Summary Table: Quantum Numbers for Hydrogen Orbitals
n | l | Sublevel | ml | Number of Orbitals | Max Electrons (2n2) |
|---|---|---|---|---|---|
1 | 0 | 1s | 0 | 1 | 2 |
2 | 0 | 2s | 0 | 1 | 8 |
2 | 1 | 2p | –1, 0, 1 | 3 | |
3 | 0 | 3s | 0 | 1 | 18 |
3 | 1 | 3p | –1, 0, 1 | 3 | |
3 | 2 | 3d | –2, –1, 0, 1, 2 | 5 |
Shapes and Orientations of Orbitals
Each orbital has a unique probability distribution, shape, and orientation:
s orbitals: Spherical shape; size increases with n.
p orbitals: Dumbbell-shaped with two lobes; oriented along x, y, or z axes.
d orbitals: More complex shapes, typically with four lobes (except dz2).
Nodes: Areas of zero probability within orbitals, increasing with n.

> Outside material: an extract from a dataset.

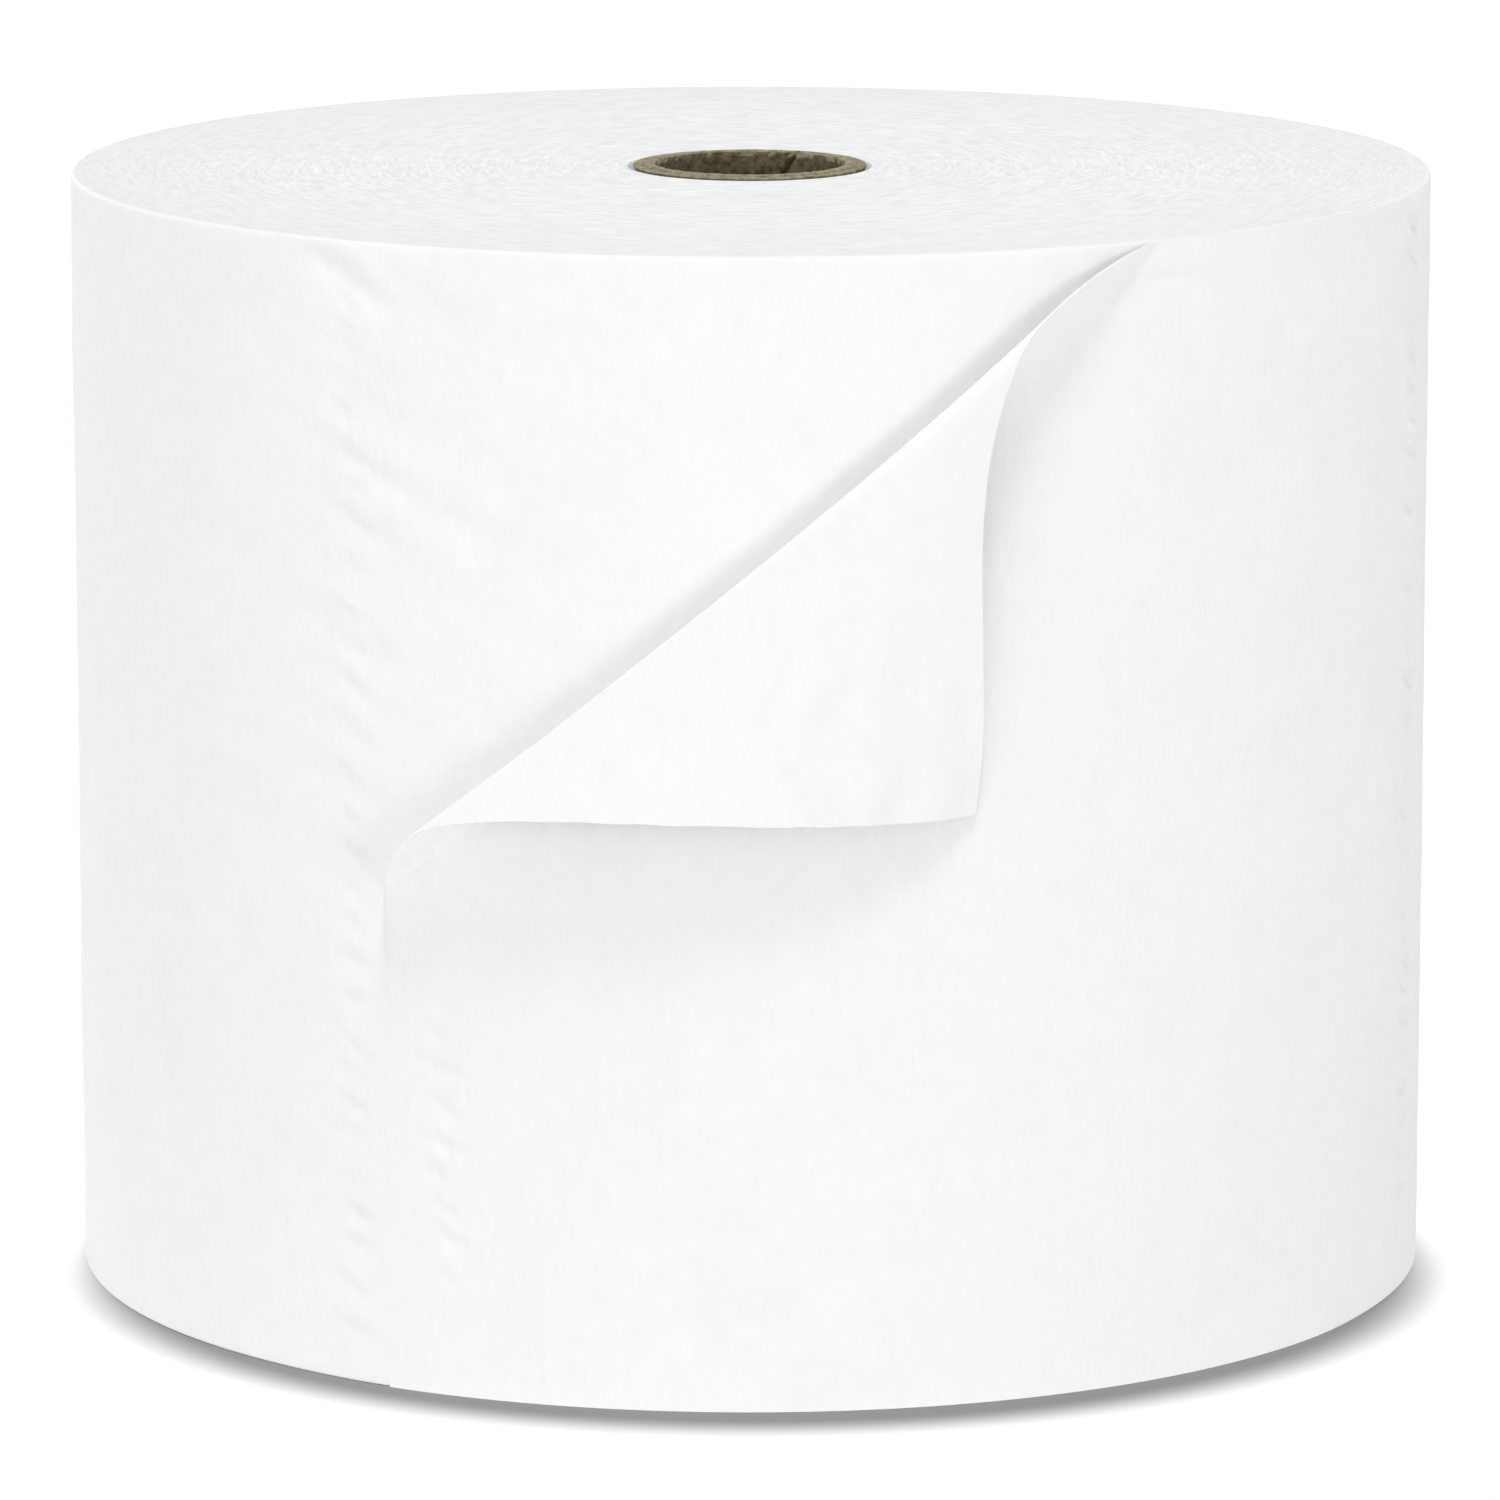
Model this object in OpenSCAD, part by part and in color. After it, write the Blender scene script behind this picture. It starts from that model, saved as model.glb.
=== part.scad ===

The Pauli Exclusion Principle
The Pauli exclusion principle states that no two electrons in the same atom can have the same set of four quantum numbers (n, l, ml, ms). This means each orbital can hold a maximum of two electrons with opposite spins.
Applications and Examples
Allowed quantum numbers: For n = 5, l can be 0, 1, 2, 3, or 4; for each l, ml ranges from –l to +l.
Orbital designations: Not all combinations exist (e.g., 1p, 2d, 3f are not allowed).
Electron arrangements: The quantum numbers determine the arrangement of electrons in the periodic table and chemical properties of elements.
Summary of Key Points
Four quantum numbers (n, l, ml, ms) uniquely describe each electron in an atom.
Principal quantum number (n): main energy level (shell).
Secondary quantum number (l): subshell (shape).
Magnetic quantum number (ml): orientation of orbital.
Spin quantum number (ms): electron spin (+1/2 or –1/2).
Pauli exclusion principle: no two electrons in an atom can have the same set of quantum numbers.